## Work to be completed
Using the material below, print the line that contains "Write the build123d", the line that contains "bead_bore_round = 0.35", and every line in between, exactly and nothing else.

## Records for the task
____________________
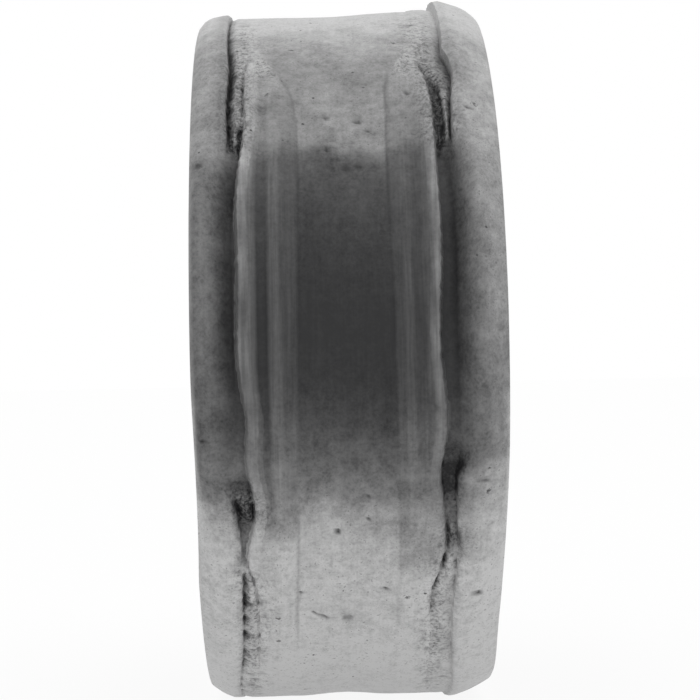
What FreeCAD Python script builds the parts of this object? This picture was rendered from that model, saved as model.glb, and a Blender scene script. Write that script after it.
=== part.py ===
____________________
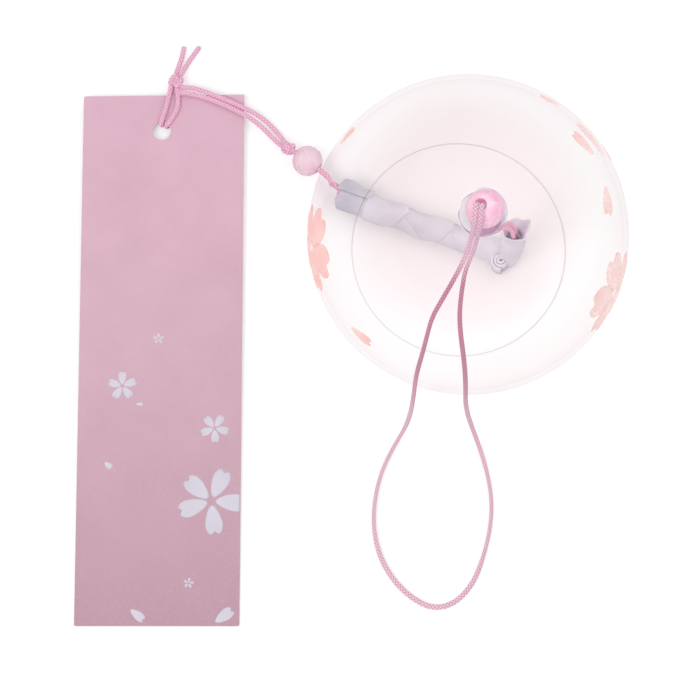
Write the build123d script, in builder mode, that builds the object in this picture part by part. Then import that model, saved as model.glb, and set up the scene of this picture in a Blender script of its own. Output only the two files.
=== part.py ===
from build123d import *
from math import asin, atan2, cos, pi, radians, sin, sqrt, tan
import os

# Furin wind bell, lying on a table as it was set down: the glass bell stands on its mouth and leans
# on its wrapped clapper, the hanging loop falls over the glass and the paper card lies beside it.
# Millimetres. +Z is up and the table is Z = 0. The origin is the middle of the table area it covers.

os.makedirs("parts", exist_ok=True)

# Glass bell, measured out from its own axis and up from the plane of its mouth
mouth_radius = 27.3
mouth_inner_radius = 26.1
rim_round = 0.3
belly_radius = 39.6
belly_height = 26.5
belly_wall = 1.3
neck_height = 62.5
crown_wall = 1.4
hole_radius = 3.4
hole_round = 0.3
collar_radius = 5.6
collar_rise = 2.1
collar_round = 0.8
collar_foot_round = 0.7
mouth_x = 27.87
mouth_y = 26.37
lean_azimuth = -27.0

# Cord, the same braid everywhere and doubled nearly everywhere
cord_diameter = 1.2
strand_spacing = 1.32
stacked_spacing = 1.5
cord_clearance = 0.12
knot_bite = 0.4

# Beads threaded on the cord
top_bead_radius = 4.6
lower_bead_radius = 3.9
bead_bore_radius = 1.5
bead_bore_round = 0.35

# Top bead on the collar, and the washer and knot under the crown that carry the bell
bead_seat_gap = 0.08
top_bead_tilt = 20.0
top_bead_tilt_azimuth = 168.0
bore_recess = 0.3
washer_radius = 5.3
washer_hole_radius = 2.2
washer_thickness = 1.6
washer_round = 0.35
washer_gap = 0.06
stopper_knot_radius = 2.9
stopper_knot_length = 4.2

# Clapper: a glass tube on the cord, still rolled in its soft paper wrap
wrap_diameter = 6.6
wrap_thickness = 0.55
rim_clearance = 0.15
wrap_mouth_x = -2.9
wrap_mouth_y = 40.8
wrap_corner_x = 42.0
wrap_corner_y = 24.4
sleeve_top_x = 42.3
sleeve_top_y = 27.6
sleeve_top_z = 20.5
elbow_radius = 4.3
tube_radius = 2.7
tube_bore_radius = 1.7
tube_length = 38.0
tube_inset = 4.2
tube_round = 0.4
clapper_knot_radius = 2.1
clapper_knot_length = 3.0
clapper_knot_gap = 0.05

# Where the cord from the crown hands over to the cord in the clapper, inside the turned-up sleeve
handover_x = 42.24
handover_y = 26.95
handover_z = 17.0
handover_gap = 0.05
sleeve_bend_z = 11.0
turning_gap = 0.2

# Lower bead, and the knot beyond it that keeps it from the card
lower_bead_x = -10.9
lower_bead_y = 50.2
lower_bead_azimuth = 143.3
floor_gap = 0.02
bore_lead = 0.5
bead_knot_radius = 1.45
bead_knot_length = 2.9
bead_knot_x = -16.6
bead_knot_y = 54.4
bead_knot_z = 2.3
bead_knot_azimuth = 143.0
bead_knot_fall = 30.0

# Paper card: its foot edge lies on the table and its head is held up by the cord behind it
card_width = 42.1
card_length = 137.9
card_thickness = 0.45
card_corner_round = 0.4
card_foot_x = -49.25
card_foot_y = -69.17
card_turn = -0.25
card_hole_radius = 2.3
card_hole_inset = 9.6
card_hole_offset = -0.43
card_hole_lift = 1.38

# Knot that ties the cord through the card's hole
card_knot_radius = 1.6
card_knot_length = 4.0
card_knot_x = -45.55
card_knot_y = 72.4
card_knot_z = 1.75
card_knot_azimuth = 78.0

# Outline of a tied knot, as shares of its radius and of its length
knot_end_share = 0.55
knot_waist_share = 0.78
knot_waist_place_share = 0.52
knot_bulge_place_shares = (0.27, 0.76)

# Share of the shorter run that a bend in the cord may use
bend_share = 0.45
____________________
## Result below
Write the build123d script, in builder mode, that builds the object in this picture part by part. Then import that model, saved as model.glb, and set up the scene of this picture in a Blender script of its own. Output only the two files.
=== part.py ===
from build123d import *
from math import asin, atan2, cos, pi, radians, sin, sqrt, tan
import os

# Furin wind bell, lying on a table as it was set down: the glass bell stands on its mouth and leans
# on its wrapped clapper, the hanging loop falls over the glass and the paper card lies beside it.
# Millimetres. +Z is up and the table is Z = 0. The origin is the middle of the table area it covers.

os.makedirs("parts", exist_ok=True)

# Glass bell, measured out from its own axis and up from the plane of its mouth
mouth_radius = 27.3
mouth_inner_radius = 26.1
rim_round = 0.3
belly_radius = 39.6
belly_height = 26.5
belly_wall = 1.3
neck_height = 62.5
crown_wall = 1.4
hole_radius = 3.4
hole_round = 0.3
collar_radius = 5.6
collar_rise = 2.1
collar_round = 0.8
collar_foot_round = 0.7
mouth_x = 27.87
mouth_y = 26.37
lean_azimuth = -27.0

# Cord, the same braid everywhere and doubled nearly everywhere
cord_diameter = 1.2
strand_spacing = 1.32
stacked_spacing = 1.5
cord_clearance = 0.12
knot_bite = 0.4

# Beads threaded on the cord
top_bead_radius = 4.6
lower_bead_radius = 3.9
bead_bore_radius = 1.5
bead_bore_round = 0.35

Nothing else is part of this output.